准确来说叫符号链接(symbolic link),一般又叫软链接(soft link)。与硬链接共用一个inode不同,软链接会创建新的inode,并指向源文件。可以理解软链接就是windows系统中的桌面快捷方式。
创建软链接的命令和硬链接很像,多了-s参数:ln -s
ln -s test.txt test_symbolic.txt
对应的nodejs的fs.symlink方法。
创建软链接之后:
源文件inode的链接数还是1,创建了新的inode,软链接指向源文件。
执行ls -li看一下:
可以看到,软链接的inode number跟源文件的不一样,权限一列开头为小写L,表示软链,链接数为1,大小为8个字节。没错,软链文件也有大小,不过一般很小,毕竟只是一个快捷方式。
文件重命名和文件移动对于Linux系统来说都是文件绝对路径的更改。对硬链接来说,文件重命名或文件移动不会改变链接指向,而对软链接来说,文件重命名或文件移动则使链接断开,这时通过软链接修改文件内容时会重新创建一个新的inode,跟原文件名和文件数据块关联。

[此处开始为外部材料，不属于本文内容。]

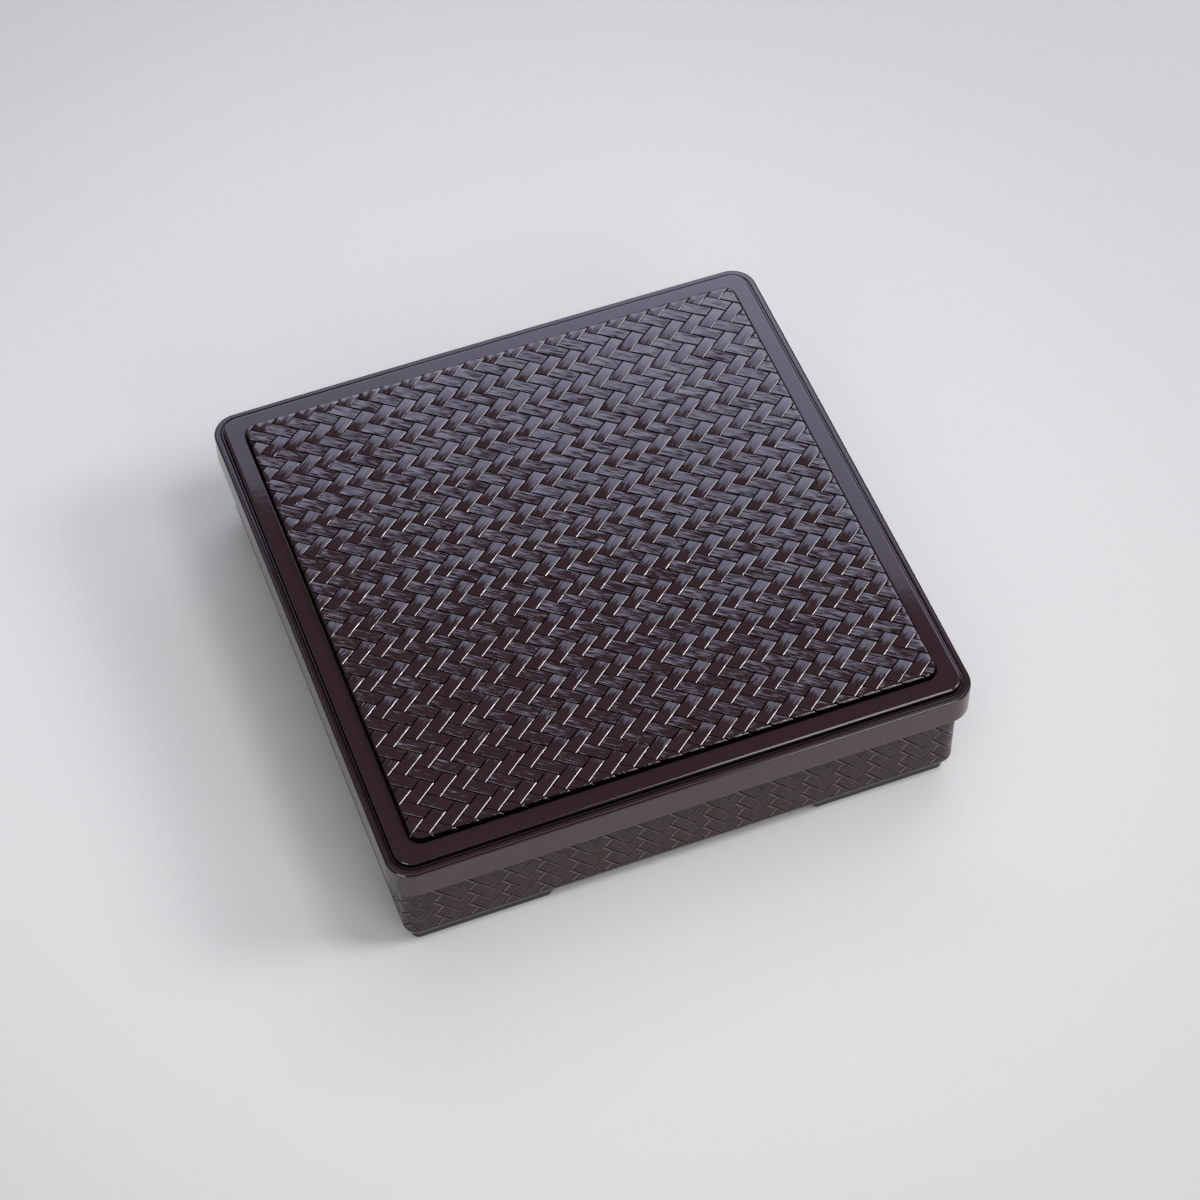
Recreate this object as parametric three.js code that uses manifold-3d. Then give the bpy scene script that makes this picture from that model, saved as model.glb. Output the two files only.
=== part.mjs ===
// Square bento box in lacquered resin: a low box on a cut-out foot ring, an overlapping lid
// with a raised panel, and a cross of two half-lapped boards that parts the inside in four.
// The panel and the box's outer walls carry ajiro, the relief of a two-over-two bamboo twill.
// Millimetres, +Z up. The origin is the middle of the foot ring, on the table.

import * as THREE from 'three';
import { mergeVertices } from 'three/addons/utils/BufferGeometryUtils.js';
import Module from 'manifold-3d';

const wasm = await Module();
wasm.setup();

// Box
const BOX_SIDE = 231.2;
const BOX_CORNER = 6;
const RIM_HEIGHT = 54.2;
const WALL = 3.4;
const FLOOR = 3;
const INNER_CORNER = 5;
const BOTTOM_ROUND = 3;
const FLOOR_ROUND = 3;
const RIM_ROUND = 0.8;
const RIM_BREAK = 0.5;

// Foot ring under the box, open in the middle of each side
const FOOT_HEIGHT = 6.5;
const FOOT_INSET = 3.2;
const FOOT_WALL = 3.4;
const FOOT_CORNER = 3;
const FOOT_OPENING = 114;
const FOOT_SLANT = 5;

// Lid
const LID_CLEARANCE = 1.4;
const SEAT_GAP = 0.3;
const SKIRT_WALL = 3;
const SKIRT_DEPTH = 15.1;
const LID_PLATE = 2.9;
const LID_EDGE_ROUND = 1;
const SKIRT_EDGE_ROUND = 0.8;
const LEDGE_WIDTH = 4;
const BORDER_RISE = 2.1;
const BORDER_CORNER = 7;
const PANEL_RISE = 2.5;
const PANEL_CORNER = 5;
const STACK_CLEARANCE = 0.8;
const STEP_ROUND = 0.6;
const STEP_COVE = 0.5;
const CEILING_ROUND = 1;

// Cross of two boards
const BOARD_THICK = 3;
const BOARD_HEIGHT = 40;
const BOARD_CLEARANCE = 0.6;
const BOARD_FLOOR_GAP = 0.3;
const BOARD_EDGE_ROUND = 0.6;
const BOARD_LOW_CORNER = 3.4;
const BOARD_TOP_CORNER = 2;
const HALF_LAP_CLEARANCE = 0.25;

// Ajiro weave: lengths of one repeat along and across its rows
const LID_REPEAT_ALONG = 9.14;
const LID_REPEAT_ACROSS = 13.92;
const LID_WEAVE_X = 4.3;
const LID_WEAVE_Y = 8;
const WALL_REPEAT_UP = 8.58;
const WALL_REPEAT_ROUND = 13.84;
const WALL_WEAVE_MARGIN = 0.62;
const WEAVE_DEPTH = 0.65;
const WEAVE_SKIN = 0.1;
const FLOAT_BEVEL = 0.13;

// Fineness of the curves
const CORNER_STEPS = 5;
const BOARD_CORNER_STEPS = 3;
const ROUND_STEPS = 2;

// Sizes that follow from the ones above
const OVERCUT = 1;
const boxHalf = BOX_SIDE / 2;
const cavityHalf = boxHalf - WALL;
const floorTop = FOOT_HEIGHT + FLOOR;
const footHalf = boxHalf - FOOT_INSET;
const footInnerHalf = footHalf - FOOT_WALL;
const skirtInnerHalf = boxHalf + LID_CLEARANCE;
const lidHalf = skirtInnerHalf + SKIRT_WALL;
const lidCorner = BOX_CORNER + LID_CLEARANCE + SKIRT_WALL;
const ceiling = RIM_HEIGHT + SEAT_GAP;
const ledgeTop = ceiling + LID_PLATE;
const skirtBottom = ledgeTop - SKIRT_DEPTH;
const borderTop = ledgeTop + BORDER_RISE;
const borderHalf = lidHalf - LEDGE_WIDTH;
const panelTop = borderTop + PANEL_RISE;
const panelHalf = footInnerHalf - STACK_CLEARANCE;
const boardLength = 2 * (cavityHalf - BOARD_CLEARANCE);
const lapDepth = BOARD_HEIGHT / 2 + HALF_LAP_CLEARANCE;
const wallWeaveBase = FOOT_HEIGHT + BOTTOM_ROUND + WALL_WEAVE_MARGIN;

// Materials
const tameLacquer = new THREE.MeshStandardMaterial({ color: 0x3a2228, roughness: 0.12, metalness: 0 });
const boxLacquer = new THREE.MeshStandardMaterial({ color: 0x3a2228, roughness: 0.16, metalness: 0 });
const blackLacquer = new THREE.MeshStandardMaterial({ color: 0x17181a, roughness: 0.3, metalness: 0 });

// Solids and booleans

function solidFrom(points, triangles) {
  return new wasm.Manifold(new wasm.Mesh({
    numProp: 3,
    vertProperties: new Float32Array(points.flatMap((p) => [p.x, p.y, p.z])),
    triVerts: new Uint32Array(triangles.flat()),
  }));
}

function solidOf(geometry) {
  geometry.deleteAttribute('normal');
  geometry.deleteAttribute('uv');
  const merged = mergeVertices(geometry);
  return new wasm.Manifold(new wasm.Mesh({
    numProp: 3,
    vertProperties: new Float32Array(merged.attributes.position.array),
    triVerts: new Uint32Array(merged.index.array),
  }));
}

function meshOf(name, solid, material) {
  const { vertProperties, triVerts } = solid.getMesh();
  const geometry = new THREE.BufferGeometry();
  geometry.setAttribute('position', new THREE.BufferAttribute(new Float32Array(vertProperties), 3));
  geometry.setIndex(new THREE.BufferAttribute(new Uint32Array(triVerts), 1));
  const faceted = geometry.toNonIndexed();
  faceted.computeVertexNormals();
  const mesh = new THREE.Mesh(faceted, material);
  mesh.name = name;
  return mesh;
}

// Lofts of rounded squares

// One section of a loft: a square of this half width with round corners, at height z.
function section(half, corner, z) {
  return { half, corner: Math.max(corner, 0.1), z };
}

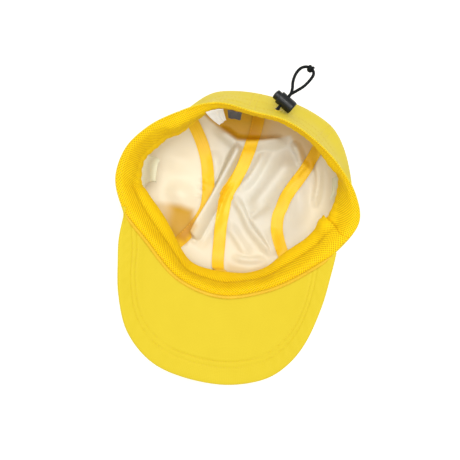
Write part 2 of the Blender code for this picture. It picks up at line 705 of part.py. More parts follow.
held_cord("drawcord_left", CHANNEL_TO - 2, CORD_EXIT_DEPTH - STRAND_SPREAD, MATS["cord"])
held_cord("drawcord_right", CHANNEL_FROM + 2, CORD_EXIT_DEPTH + STRAND_SPREAD, MATS["cord"])
free_strand("cord_loop_upper", UPPER_STRAND, 1, MATS["cord"])
free_strand("cord_loop_lower", LOWER_STRAND, -1, MATS["cord"])
cord_knot(MATS["cord"])
cord_lock(MATS)


def label_offset(heading, depth):
    return band_offset(heading, depth) + SWEATBAND_THICKNESS / 2 + LAYER_GAP + LABEL_THICKNESS / 2


def side_offset(heading, depth):
    return PANEL_THICKNESS / 2 + TAPE_CLEARANCE + LABEL_THICKNESS / 2


patch("care_label", np.linspace(198, 211, 6), np.linspace(7 * MM, 28 * MM, 7), label_offset,
      LABEL_THICKNESS, MATS["label"])
patch("size_label", np.linspace(186, 195, 5), np.linspace(9 * MM, 26 * MM, 6), label_offset,
      LABEL_THICKNESS, MATS["side"])
patch("side_tape_left", np.linspace(262, 287, 12), np.linspace(20 * MM, SIDE_TAPE_WIDTH, 6), side_offset,
      LABEL_THICKNESS, MATS["side"])
patch("side_tape_right", np.linspace(96, 112, 8), np.linspace(20 * MM, SIDE_TAPE_WIDTH, 6), side_offset,
      LABEL_THICKNESS, MATS["side"])
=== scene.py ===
"""A soft yellow sports cap lying upside down, with a drawcord and cord lock at its back."""
import math

import bpy
import numpy as np
from mathutils import Matrix, Vector


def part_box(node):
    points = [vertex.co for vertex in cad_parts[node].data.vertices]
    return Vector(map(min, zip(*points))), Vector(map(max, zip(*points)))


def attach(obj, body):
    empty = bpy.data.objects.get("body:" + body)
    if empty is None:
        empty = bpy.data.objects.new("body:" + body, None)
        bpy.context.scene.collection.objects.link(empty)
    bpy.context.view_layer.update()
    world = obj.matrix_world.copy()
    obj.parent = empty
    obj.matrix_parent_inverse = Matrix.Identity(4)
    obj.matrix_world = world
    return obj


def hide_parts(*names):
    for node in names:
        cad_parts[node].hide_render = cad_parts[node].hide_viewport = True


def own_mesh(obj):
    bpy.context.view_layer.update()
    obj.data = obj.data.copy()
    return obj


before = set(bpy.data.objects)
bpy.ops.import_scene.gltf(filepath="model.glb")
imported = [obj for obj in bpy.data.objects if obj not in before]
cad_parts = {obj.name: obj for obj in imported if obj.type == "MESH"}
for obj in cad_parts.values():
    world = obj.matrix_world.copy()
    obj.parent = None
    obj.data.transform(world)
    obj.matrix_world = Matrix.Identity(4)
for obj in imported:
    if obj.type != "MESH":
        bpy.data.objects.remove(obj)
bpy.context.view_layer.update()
MM = 0.001

# ------------------------------------------------------------------------------------------
# Sizes, from the boxes of the loaded parts
# ------------------------------------------------------------------------------------------
LEFT_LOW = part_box("crown_panel_left")[0]
RIGHT_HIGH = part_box("crown_panel_right")[1]
TOP_LOW, TOP_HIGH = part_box("crown_panel_left_top")
OPENING_WIDTH = (RIGHT_HIGH.x - LEFT_LOW.x) / 0.9939
OPENING_LENGTH = (TOP_HIGH.y - TOP_LOW.y) / 1.1073
RIM_BACK_HEIGHT = TOP_HIGH.z / 1.0011
RIM_FRONT_HEIGHT = RIM_BACK_HEIGHT * 48 / 92
BRIM_LENGTH = 70 * MM
BRIM_TUCK = 2.1 * MM
BRIM_DROP = 3 * MM
SHELL_THICKNESS = 0.8 * MM
TAPE_WIDTH = 10 * MM
BAND_WIDTH = 32 * MM
CORD_DIAMETER = 2.5 * MM
STRAND_SPREAD = 1.425 * MM
KNOT_CENTRE = (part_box("cord_knot")[0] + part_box("cord_knot")[1]) / 2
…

rm命令或者nodejs的unlink其实是将inode的链接数减1。对于前文的硬链接,删除test_hard.txt使得inode1的链接数变成1,当链接数变成0时,系统就会释放掉这个inode,之后再创建的新文件就可以使用该inode的inode number了。这时没有inode指向文件数据block,所以文件找不到了。但实际上文件数据还存在硬盘中,所以经常能看到网上有一些帮助恢复误删的文件的工具。软链接inode链接数为1,删除软链接则系统释放该inode。
软链接可以链接文件和文件夹,但硬链接只能链接文件。
软链接可以跨不同的文件系统创建,但是硬链接不行,因为硬链接是共用一个inode,而不同的文件系统有不同的inode table。
文件备份:为了防止重要的文件被误删,文件备份是一种好的办法,但拷贝文件会带来磁盘空间的消耗。硬链接能不占用磁盘空间实现文件备份。
文件共享:多人共同维护同一份文件时,可以通过硬链接的方式,在私人目录里创建硬链接,每个人的修改都能同步到源文件,但又避免某个人误删就丢掉了文件的问题。
文件分类:不同的文件资源需要分类,比如某个电影即是的分类是外国、悬疑,那我们可以在外国的文件夹和悬疑的文件夹里分别创建硬链接,这样可以避免重复拷贝电影浪费磁盘空间。有人可能说,使用软链接不也可以吗?是的,但不太好。因为一旦源文件移动位置或者重命名,软链接就失效了。
快捷方式:对于路径很深的文件,查找起来不太方便。利用软链接在桌面创建快捷方式,可以迅速打开并编辑文件。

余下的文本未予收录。